- **Entries shown**
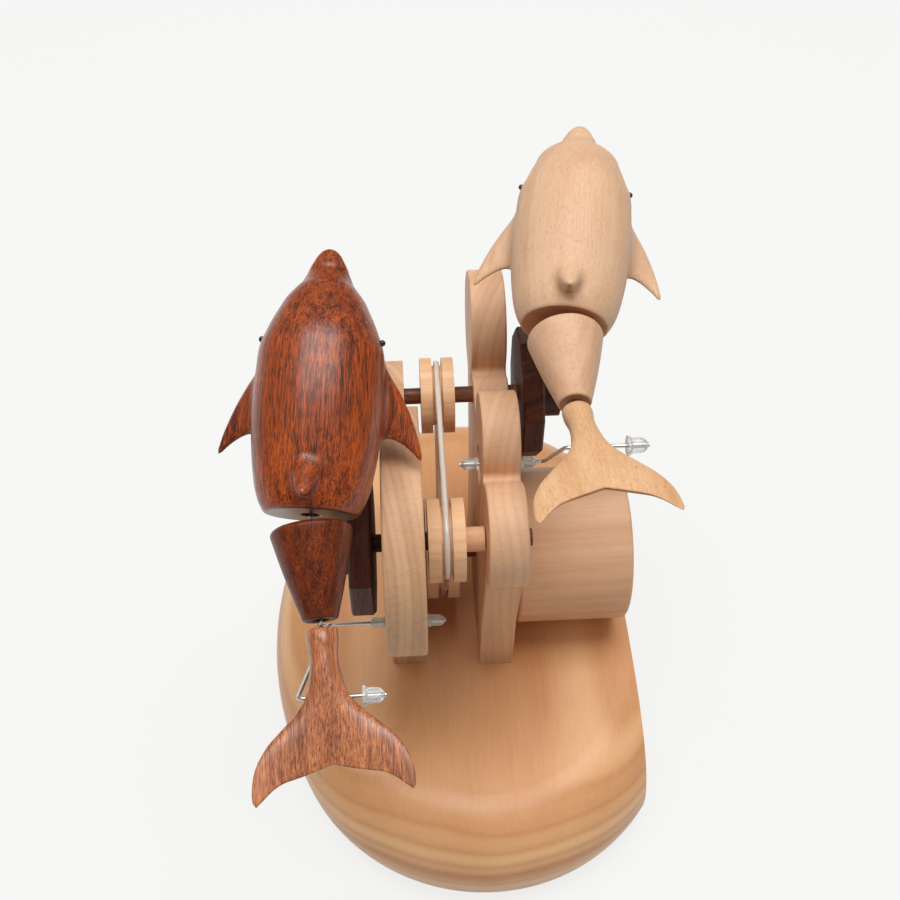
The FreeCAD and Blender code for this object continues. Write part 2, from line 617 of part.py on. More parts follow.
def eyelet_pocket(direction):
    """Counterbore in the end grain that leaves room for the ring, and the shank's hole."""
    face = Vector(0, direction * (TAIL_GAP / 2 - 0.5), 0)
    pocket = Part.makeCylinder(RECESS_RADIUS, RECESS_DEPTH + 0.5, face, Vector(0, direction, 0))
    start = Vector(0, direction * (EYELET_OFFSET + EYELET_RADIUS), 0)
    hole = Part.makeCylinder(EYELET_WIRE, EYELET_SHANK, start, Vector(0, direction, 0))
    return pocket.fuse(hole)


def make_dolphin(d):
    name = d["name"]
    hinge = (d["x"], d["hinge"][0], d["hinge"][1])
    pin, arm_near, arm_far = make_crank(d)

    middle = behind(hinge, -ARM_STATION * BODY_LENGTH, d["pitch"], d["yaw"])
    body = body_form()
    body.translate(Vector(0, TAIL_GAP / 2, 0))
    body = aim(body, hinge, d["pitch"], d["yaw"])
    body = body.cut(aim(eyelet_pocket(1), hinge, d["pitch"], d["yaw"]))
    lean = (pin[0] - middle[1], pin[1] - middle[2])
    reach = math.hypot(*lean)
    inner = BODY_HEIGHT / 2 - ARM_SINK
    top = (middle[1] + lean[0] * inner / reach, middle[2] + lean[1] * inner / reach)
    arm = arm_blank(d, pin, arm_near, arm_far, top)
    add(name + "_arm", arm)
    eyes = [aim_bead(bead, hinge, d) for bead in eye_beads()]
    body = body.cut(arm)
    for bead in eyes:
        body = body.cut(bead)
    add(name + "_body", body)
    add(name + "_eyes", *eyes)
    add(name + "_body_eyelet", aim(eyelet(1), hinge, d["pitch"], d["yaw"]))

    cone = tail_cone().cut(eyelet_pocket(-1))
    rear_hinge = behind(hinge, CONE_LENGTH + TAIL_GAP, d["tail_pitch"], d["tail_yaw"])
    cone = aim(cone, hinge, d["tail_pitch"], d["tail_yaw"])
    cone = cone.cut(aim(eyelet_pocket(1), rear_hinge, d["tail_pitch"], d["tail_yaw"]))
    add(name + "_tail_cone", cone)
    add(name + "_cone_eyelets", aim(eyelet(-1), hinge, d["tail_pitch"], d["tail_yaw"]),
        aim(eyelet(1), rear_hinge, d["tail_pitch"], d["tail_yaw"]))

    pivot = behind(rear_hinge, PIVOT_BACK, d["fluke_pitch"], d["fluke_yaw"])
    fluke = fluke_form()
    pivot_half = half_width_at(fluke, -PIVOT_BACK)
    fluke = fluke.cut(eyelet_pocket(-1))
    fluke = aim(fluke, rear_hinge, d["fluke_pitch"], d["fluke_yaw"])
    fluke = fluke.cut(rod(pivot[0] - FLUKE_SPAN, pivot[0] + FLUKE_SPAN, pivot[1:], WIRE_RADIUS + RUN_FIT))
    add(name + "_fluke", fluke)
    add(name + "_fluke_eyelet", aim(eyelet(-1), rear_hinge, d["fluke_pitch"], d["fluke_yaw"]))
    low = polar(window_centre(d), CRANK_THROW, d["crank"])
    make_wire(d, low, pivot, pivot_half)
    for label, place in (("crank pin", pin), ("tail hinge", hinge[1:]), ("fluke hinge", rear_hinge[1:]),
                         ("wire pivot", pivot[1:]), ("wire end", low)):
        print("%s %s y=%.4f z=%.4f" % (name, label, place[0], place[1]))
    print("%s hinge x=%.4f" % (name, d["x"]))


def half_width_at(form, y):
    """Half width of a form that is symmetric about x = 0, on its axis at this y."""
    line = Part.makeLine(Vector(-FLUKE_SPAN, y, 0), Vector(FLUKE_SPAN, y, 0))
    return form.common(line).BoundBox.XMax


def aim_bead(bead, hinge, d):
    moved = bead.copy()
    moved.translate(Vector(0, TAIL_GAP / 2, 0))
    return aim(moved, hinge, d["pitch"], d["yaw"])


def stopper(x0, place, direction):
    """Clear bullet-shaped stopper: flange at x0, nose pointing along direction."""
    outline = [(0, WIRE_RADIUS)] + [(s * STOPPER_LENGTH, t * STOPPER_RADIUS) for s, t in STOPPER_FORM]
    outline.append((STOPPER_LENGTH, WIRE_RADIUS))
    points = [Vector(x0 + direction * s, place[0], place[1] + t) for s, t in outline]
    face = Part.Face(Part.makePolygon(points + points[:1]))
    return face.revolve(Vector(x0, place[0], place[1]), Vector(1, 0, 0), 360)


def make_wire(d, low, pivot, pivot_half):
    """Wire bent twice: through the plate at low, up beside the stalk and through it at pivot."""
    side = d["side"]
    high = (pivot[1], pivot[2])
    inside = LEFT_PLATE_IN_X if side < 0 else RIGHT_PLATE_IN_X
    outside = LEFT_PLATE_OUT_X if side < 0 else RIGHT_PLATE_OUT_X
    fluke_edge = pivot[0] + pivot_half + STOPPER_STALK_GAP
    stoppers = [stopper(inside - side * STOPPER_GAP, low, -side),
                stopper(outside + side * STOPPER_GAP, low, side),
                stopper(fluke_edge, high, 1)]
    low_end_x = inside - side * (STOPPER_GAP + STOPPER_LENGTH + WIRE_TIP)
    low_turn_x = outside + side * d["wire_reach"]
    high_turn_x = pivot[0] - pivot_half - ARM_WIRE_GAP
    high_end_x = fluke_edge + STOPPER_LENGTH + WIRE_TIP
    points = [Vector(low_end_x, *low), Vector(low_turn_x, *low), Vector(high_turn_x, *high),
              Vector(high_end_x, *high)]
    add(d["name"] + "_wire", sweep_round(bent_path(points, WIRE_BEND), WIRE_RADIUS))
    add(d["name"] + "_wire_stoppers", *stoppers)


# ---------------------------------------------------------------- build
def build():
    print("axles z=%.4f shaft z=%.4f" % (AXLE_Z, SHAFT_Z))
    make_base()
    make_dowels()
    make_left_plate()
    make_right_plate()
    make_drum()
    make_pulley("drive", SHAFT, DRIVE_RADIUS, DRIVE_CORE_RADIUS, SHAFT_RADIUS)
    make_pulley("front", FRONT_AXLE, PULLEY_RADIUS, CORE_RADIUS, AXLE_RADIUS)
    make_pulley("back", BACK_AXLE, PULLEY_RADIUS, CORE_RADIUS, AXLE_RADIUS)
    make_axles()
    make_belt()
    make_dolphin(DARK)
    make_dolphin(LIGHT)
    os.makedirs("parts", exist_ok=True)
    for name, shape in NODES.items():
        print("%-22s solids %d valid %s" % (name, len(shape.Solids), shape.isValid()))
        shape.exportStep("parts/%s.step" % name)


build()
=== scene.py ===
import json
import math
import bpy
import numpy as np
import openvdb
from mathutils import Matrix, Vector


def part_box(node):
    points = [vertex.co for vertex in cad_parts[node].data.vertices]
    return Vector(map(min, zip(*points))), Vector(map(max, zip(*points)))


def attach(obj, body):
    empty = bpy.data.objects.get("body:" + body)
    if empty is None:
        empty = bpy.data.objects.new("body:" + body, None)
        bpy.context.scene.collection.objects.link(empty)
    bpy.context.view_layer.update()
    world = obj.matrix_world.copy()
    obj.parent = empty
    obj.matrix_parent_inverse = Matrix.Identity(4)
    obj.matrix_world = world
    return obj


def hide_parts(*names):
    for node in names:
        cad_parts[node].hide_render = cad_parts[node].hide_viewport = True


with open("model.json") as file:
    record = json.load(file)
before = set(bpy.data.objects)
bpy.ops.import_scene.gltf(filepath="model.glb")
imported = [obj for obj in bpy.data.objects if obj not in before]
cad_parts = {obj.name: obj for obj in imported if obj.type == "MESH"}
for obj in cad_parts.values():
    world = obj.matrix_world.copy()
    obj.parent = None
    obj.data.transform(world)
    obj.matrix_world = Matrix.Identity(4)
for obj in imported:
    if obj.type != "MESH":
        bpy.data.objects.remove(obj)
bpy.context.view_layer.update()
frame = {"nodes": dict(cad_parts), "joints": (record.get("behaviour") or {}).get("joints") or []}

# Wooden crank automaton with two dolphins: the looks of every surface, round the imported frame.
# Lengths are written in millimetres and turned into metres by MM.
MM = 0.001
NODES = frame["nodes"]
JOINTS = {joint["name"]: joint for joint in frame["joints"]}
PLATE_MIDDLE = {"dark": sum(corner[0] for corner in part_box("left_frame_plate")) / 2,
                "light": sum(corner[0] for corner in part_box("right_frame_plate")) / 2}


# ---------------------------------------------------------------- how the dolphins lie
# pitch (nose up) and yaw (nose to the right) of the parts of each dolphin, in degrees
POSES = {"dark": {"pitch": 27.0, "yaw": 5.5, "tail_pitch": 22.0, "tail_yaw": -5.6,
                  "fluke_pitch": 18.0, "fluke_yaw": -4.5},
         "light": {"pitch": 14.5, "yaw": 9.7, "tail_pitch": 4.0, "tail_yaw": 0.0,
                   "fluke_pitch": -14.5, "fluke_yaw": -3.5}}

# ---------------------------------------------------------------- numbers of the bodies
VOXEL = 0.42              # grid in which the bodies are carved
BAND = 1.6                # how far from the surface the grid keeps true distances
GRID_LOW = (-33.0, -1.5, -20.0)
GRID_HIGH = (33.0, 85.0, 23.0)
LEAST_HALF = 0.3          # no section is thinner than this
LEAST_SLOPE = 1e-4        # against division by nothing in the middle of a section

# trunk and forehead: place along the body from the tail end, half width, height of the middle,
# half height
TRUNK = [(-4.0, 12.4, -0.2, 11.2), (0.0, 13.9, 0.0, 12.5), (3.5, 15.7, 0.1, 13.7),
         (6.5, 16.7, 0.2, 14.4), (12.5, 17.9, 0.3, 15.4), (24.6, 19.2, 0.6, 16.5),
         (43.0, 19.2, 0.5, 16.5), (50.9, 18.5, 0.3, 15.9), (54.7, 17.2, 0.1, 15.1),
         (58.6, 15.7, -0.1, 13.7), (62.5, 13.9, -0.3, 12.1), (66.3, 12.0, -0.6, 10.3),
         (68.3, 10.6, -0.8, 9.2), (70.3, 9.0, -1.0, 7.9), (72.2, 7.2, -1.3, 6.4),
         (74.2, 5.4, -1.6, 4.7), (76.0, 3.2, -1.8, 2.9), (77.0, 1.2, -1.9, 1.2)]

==

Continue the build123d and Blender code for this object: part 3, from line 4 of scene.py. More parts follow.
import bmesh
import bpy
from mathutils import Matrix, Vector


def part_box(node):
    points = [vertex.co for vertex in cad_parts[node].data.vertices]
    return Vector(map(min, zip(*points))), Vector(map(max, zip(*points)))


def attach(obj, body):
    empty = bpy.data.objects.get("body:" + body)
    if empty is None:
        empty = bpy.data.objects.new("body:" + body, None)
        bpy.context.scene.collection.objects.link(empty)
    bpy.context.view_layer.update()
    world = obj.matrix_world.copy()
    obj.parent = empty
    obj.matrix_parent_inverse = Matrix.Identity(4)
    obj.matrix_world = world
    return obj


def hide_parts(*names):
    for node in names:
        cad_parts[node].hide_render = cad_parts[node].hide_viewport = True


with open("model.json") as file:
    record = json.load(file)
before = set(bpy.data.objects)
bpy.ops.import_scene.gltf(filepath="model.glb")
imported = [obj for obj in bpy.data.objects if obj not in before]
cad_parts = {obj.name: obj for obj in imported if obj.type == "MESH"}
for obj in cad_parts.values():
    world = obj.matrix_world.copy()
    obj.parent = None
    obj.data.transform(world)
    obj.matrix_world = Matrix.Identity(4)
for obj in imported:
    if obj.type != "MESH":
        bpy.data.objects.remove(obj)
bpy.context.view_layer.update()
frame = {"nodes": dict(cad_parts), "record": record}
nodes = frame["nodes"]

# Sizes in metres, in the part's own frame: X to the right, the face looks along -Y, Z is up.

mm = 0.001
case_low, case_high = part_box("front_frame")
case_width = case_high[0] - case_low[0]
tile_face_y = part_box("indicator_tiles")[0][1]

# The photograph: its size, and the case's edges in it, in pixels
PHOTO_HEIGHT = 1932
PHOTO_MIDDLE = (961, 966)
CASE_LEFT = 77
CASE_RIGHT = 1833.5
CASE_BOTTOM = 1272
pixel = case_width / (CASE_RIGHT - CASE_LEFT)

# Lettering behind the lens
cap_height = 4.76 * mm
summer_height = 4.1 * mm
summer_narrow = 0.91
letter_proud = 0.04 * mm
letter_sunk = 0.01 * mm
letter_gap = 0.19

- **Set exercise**
Taking the material above, extract exactly and only the lines from the line with "The FreeCAD and" to the line with "pin, arm_near, arm_far = make_crank(d)", inclusive of both.

- **Task result**
The FreeCAD and Blender code for this object continues. Write part 2, from line 617 of part.py on. More parts follow.
def eyelet_pocket(direction):
    """Counterbore in the end grain that leaves room for the ring, and the shank's hole."""
    face = Vector(0, direction * (TAIL_GAP / 2 - 0.5), 0)
    pocket = Part.makeCylinder(RECESS_RADIUS, RECESS_DEPTH + 0.5, face, Vector(0, direction, 0))
    start = Vector(0, direction * (EYELET_OFFSET + EYELET_RADIUS), 0)
    hole = Part.makeCylinder(EYELET_WIRE, EYELET_SHANK, start, Vector(0, direction, 0))
    return pocket.fuse(hole)


def make_dolphin(d):
    name = d["name"]
    hinge = (d["x"], d["hinge"][0], d["hinge"][1])
    pin, arm_near, arm_far = make_crank(d)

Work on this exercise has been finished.